(JSON records of objects)
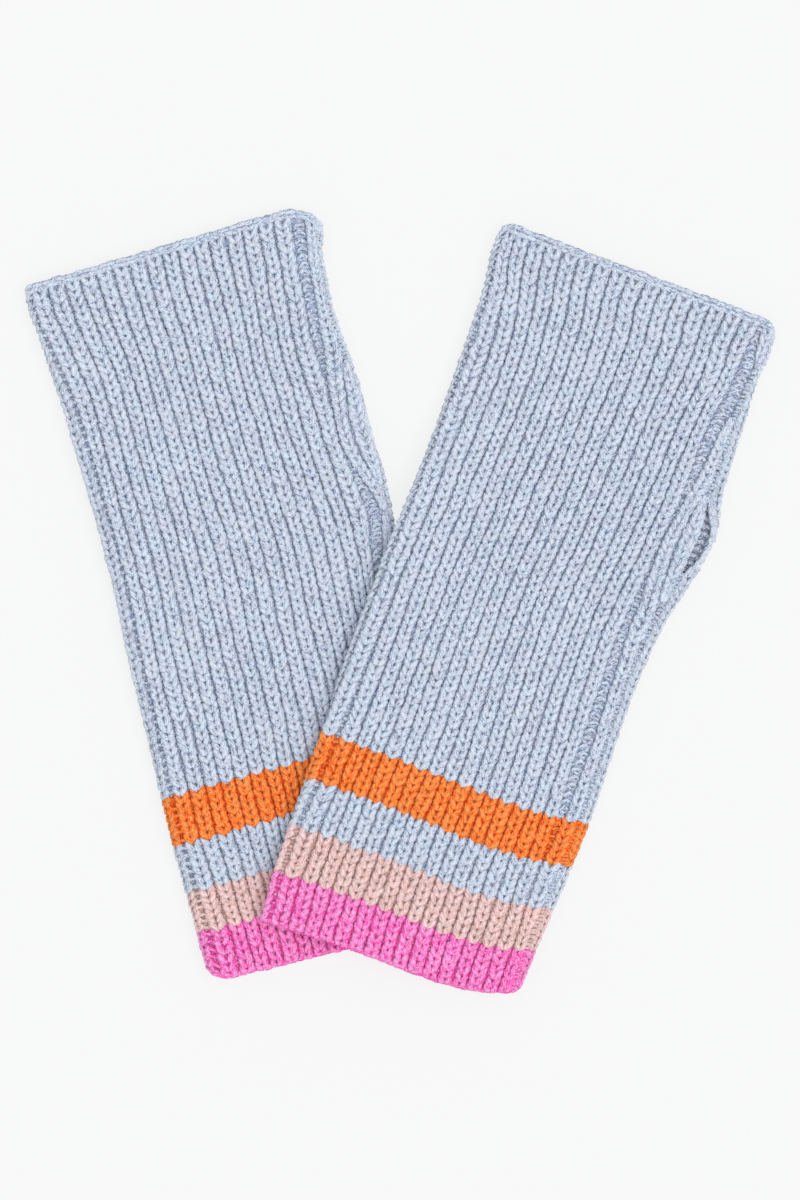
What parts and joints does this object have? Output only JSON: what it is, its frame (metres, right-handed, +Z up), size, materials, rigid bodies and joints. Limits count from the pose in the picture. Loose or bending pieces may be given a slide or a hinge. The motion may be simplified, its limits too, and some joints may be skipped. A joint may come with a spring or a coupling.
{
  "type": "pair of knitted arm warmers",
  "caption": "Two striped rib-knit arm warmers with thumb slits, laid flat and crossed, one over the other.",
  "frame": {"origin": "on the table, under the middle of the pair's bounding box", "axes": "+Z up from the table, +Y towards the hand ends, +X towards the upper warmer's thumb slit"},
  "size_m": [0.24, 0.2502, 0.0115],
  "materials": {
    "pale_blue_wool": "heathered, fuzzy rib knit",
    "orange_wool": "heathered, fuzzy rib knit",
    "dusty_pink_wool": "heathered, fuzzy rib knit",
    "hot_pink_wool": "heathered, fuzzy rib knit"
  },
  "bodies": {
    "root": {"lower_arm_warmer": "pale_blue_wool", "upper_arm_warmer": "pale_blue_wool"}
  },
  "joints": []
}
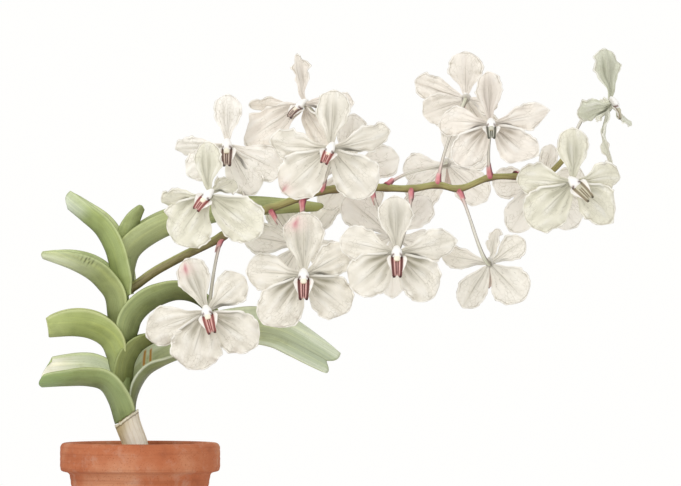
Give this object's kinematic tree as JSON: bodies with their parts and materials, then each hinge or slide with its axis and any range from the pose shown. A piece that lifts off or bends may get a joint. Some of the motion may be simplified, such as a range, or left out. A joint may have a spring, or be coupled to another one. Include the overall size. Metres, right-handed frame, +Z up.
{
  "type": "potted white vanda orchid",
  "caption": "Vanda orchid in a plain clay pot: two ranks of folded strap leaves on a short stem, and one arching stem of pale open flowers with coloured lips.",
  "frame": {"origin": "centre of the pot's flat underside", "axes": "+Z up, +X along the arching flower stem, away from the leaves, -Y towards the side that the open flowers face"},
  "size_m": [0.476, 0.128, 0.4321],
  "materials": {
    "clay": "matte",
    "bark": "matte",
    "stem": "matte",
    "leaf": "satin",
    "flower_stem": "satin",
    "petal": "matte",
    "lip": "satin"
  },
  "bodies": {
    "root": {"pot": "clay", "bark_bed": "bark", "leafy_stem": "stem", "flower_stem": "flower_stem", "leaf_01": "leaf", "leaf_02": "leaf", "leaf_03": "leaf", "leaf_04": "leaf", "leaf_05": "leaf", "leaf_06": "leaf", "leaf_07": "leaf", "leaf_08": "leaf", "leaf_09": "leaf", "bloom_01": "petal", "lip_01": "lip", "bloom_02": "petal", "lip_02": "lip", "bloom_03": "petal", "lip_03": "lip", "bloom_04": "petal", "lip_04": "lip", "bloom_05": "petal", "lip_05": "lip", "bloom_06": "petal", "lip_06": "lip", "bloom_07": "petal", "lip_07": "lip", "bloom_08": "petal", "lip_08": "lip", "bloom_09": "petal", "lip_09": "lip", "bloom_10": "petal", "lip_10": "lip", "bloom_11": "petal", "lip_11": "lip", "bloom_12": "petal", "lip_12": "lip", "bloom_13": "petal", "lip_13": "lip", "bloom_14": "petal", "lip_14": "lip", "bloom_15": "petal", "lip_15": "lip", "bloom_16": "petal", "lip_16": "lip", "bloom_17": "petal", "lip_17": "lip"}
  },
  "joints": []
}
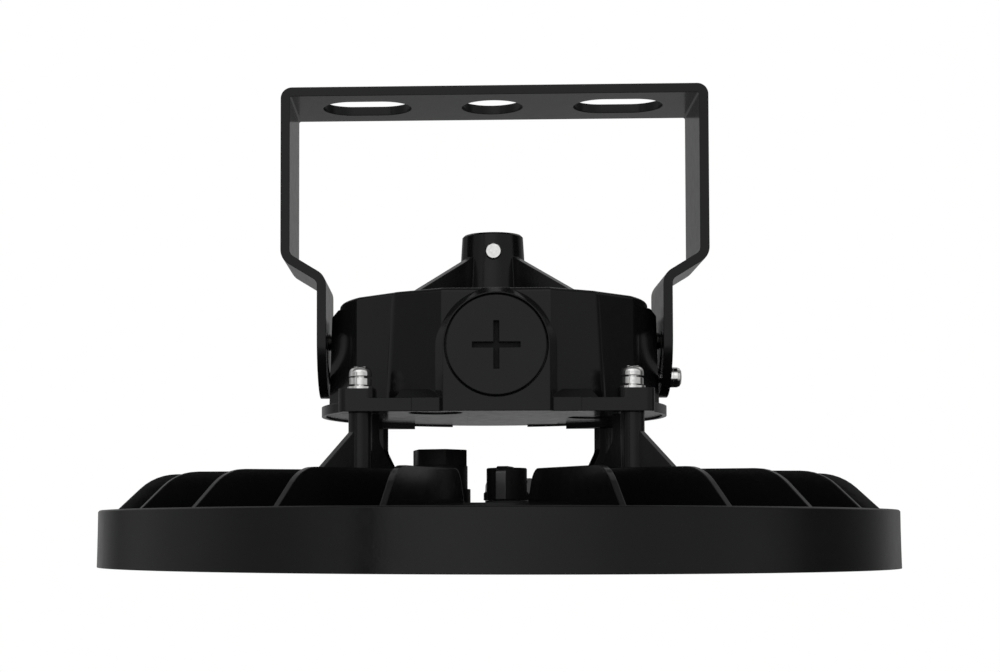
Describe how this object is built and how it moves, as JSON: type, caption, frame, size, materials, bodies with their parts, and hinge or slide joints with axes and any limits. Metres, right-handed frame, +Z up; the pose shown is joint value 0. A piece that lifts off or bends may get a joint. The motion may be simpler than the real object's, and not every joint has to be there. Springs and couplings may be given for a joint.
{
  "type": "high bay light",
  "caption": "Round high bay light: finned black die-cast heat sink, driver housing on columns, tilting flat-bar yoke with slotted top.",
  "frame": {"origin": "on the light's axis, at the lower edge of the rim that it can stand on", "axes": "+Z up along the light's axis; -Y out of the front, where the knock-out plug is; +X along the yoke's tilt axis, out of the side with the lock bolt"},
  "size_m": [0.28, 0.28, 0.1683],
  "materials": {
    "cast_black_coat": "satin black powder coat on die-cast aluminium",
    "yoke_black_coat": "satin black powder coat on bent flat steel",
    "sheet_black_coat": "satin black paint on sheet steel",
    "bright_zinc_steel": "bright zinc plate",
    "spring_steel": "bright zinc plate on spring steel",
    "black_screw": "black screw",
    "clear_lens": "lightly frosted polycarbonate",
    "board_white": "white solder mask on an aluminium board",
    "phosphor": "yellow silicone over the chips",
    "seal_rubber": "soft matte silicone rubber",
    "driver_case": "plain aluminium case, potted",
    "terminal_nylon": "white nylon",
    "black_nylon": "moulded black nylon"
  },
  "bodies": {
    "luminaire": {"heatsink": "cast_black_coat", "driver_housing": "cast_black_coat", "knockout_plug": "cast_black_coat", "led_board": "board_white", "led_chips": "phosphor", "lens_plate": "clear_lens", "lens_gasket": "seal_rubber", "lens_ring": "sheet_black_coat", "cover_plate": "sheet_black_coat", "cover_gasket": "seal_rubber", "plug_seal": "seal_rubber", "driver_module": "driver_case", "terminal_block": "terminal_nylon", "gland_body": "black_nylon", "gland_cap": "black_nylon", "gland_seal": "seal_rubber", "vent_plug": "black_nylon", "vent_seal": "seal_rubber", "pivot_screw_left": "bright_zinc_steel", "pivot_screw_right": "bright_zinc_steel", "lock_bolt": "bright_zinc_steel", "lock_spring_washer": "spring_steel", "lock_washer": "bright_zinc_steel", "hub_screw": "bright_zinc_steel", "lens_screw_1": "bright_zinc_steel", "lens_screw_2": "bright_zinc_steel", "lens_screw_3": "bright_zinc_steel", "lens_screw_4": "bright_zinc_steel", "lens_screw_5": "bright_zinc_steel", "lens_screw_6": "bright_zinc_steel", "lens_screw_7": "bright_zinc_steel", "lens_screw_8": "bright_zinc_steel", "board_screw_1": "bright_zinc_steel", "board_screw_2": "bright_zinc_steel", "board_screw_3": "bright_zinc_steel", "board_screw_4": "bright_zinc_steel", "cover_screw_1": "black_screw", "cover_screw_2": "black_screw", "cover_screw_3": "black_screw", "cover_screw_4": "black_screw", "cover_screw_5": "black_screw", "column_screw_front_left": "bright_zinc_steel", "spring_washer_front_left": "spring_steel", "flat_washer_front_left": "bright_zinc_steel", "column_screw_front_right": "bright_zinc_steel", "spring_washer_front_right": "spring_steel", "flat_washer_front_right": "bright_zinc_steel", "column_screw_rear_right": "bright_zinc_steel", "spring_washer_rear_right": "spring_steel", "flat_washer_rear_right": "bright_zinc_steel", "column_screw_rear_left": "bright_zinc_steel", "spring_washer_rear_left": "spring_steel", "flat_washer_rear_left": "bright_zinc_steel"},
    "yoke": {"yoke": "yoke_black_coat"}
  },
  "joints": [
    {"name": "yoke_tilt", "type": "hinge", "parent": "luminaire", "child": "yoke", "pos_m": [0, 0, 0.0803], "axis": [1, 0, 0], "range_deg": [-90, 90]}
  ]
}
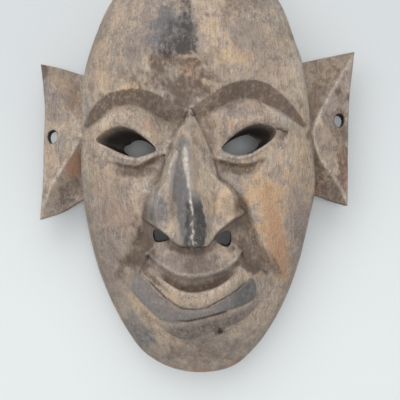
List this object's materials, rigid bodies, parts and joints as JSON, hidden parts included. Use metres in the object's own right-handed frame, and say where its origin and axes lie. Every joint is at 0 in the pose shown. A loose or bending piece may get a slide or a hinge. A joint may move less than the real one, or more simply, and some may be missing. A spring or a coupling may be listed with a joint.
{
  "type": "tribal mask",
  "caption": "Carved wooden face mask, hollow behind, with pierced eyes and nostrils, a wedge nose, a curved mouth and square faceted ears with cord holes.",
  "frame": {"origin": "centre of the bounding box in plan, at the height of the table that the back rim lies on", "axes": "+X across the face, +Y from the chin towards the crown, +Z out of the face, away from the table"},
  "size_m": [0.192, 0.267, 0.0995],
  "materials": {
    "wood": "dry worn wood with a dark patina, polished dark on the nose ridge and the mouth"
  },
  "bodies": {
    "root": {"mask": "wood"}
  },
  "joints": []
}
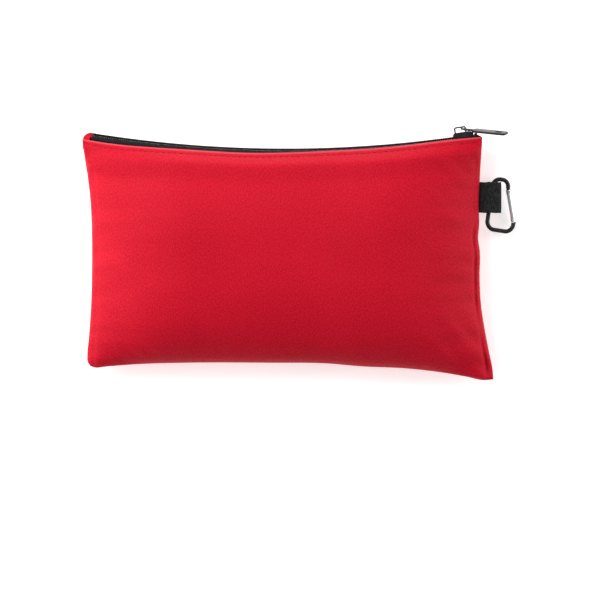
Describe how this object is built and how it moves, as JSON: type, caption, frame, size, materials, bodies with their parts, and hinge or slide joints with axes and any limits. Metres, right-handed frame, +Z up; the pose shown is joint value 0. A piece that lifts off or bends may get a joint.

Exercise: Above are entries; state the number of lines among them that contain "type", and nothing else.

Result: 7